A trip to London is not complete without taking in a West End show. When deciding on which show to see my first choice would have been Les Miserables. However, we have an 11yr old daughter and given that we would be spending much of our time in London dragging her round from one historic sight to the next, we figured we’d let her choose the show, as long as her grandparents were happy with the selection of course. She chose The Lion King.
I’ve never seen the film of The Lion King so went into it with no clue of the story line. My only knowledge of The Lion King was Elton John belting out The Circle of Life. I had an open mind and gave it a go, but it wasn’t my cup of tea. It’s a spectacular production but within 30 mins of it starting, all the walking and fresh air got the better of me and I dropped off. Ok, the beer might have had something to do with it too. I still couldn’t tell you what the story is about. Everyone else enjoyed it though.

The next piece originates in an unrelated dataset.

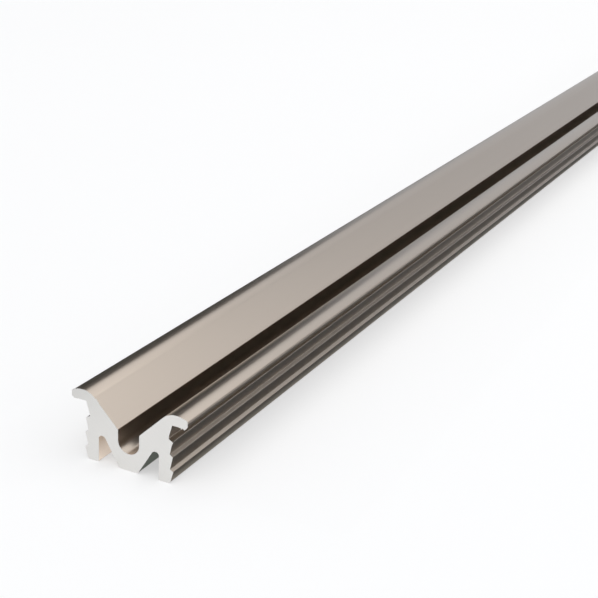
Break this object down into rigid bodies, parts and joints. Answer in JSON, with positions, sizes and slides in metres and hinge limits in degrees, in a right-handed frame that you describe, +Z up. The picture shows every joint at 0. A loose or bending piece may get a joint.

Our original itinerary was for the grandparents to take Lauren home after the show while Rach and I hit the West End, possibly to a comedy club or Jazz club. That was wishful thinking. Maybe when we were in our twenties we could have handled it but after the show there was only one place we were heading - Bedfordshire. I think I was asleep before my head hit the pillow.
London Day 4
We had one final set of tickets to use for our last day in London before driving up north to see the in-laws in Doncaster. After popping to see my uncle in Ladbroke Grove (who my parents were staying with), and then having a very cheap (by Brisbane standards) but hearty breakfast at the nearby Sainsbury’s cafe, we took a bus and then tube back over to Tower Hill to pick up our tickets for a tour of the Tower.
I’ve been inside the Tower of London before, as had Rach, but it was many years ago and we knew this would be something that Lauren would enjoy. To be fair, she had shown an interest wherever we had visited. She showed a lot more interest and patience for history and art than I’m sure I did at her age. Even so, a guided tour by the Wardens (beefeaters) telling stories of the gruesome murders and executions that took place at the Tower is always good fun for the kiddies (and adults).
The tour was as entertaining as I remembered. After the tour we spent some time visiting the Crown Jewels, White Tower and the Royal Armouries exhibition.
On completion of our visit to the Tower we headed back to pick up our cases so we could try and get a head start on the Friday afternoon traffic heading north. Unfortunately however, we had left it a little late and ended up spending 5 hours on the A1.
We had packed a lot into our 3 and half days in London but there was still a bunch of places on our original itinary that we didn’t manage to fit in. At least we would have another chance when we later returned from Paris before our flight out of Heathrow to Hong Kong three weeks later.